How many cubic yards are in a ton of gravel?
There is no single fixed conversion because gravel density varies. A rough planning range is often around two-thirds to three-quarters of a cubic yard per short ton, but crushed stone, river rock, limestone, moisture, and fines can move the conversion.
How deep should gravel be for a path or landscape bed?
Decorative beds and light paths are often planned at a few inches of depth, while bases, drains, and vehicle surfaces may need a deeper section. The calculator estimates quantity from the depth you enter; it does not decide the structural depth for you.
Should I add extra gravel for waste or compaction?
Usually yes. A small allowance helps cover uneven edges, settling, compaction loss, spreading loss, and small measurement errors. Increase the allowance for irregular borders, compactable material, rough subgrade, or a job where a second delivery would be expensive.
Is it better to buy gravel by the bag, ton, or cubic yard?
Small touch-up projects can be practical by bag. Larger areas are usually easier to order by bulk cubic yard or ton. The calculator shows all three views so you can compare a store pickup against a supplier quote and delivery minimum.
What gravel type should I choose in the calculator?

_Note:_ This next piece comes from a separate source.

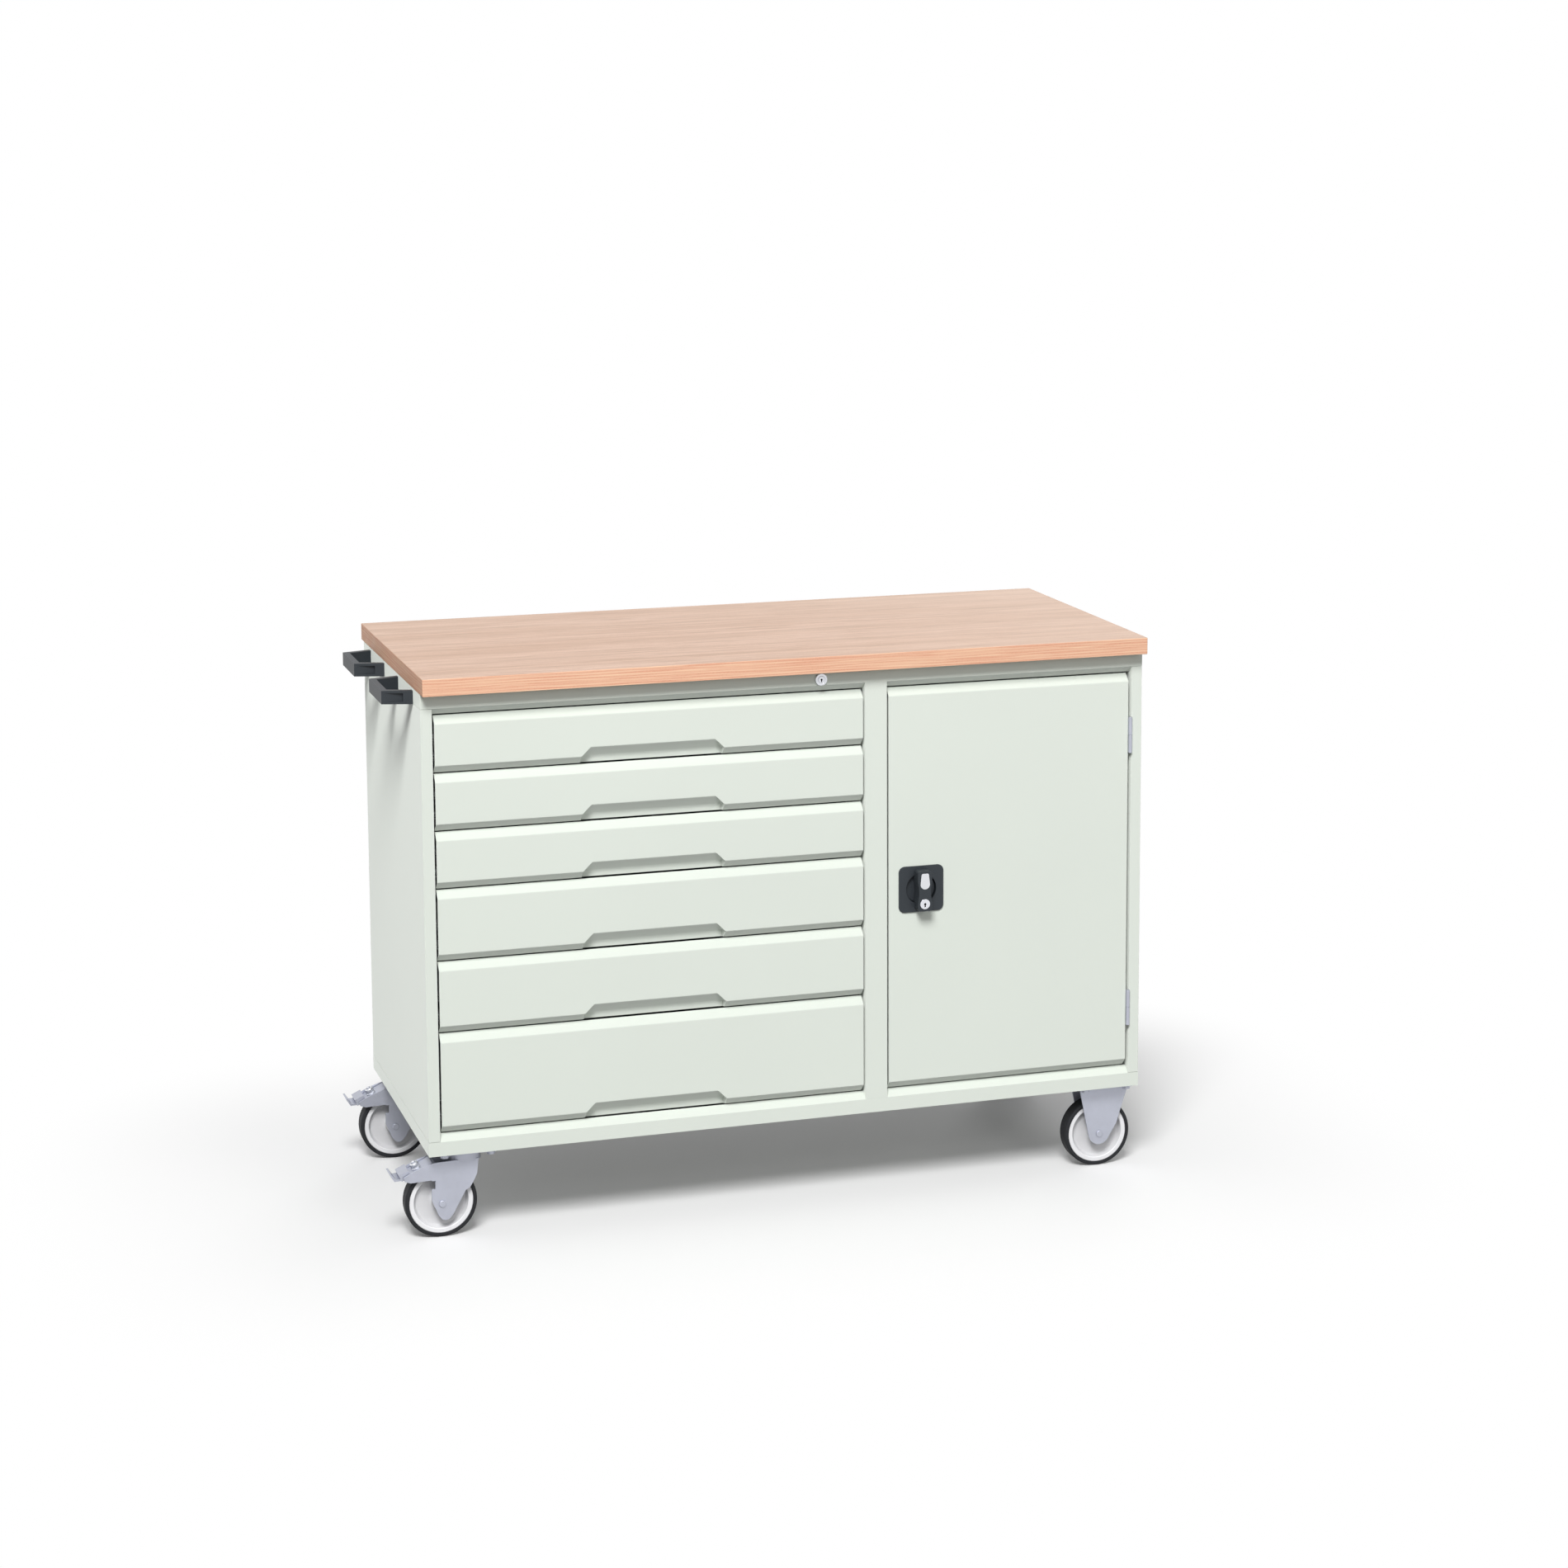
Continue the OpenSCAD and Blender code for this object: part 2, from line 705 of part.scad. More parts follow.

Choose the preset closest to the material you plan to buy, such as crushed stone, pea gravel, river rock, limestone, decomposed granite, or sand. If the supplier gives a specific density or tons-per-yard conversion, use the custom option.
Does the calculator work for circular tree rings?
Yes. Select the circle shape, enter the radius, choose depth, and select a gravel type. The calculator converts the circular area into volume, weight, bag count, and a supplier order target.
Why does the rounded supplier target exceed the exact tonnage?
Supplier orders often need to be rounded to practical increments such as a quarter-ton, half-ton, full ton, or truckload. Rounding up helps avoid ordering slightly short when the exact number cannot be delivered.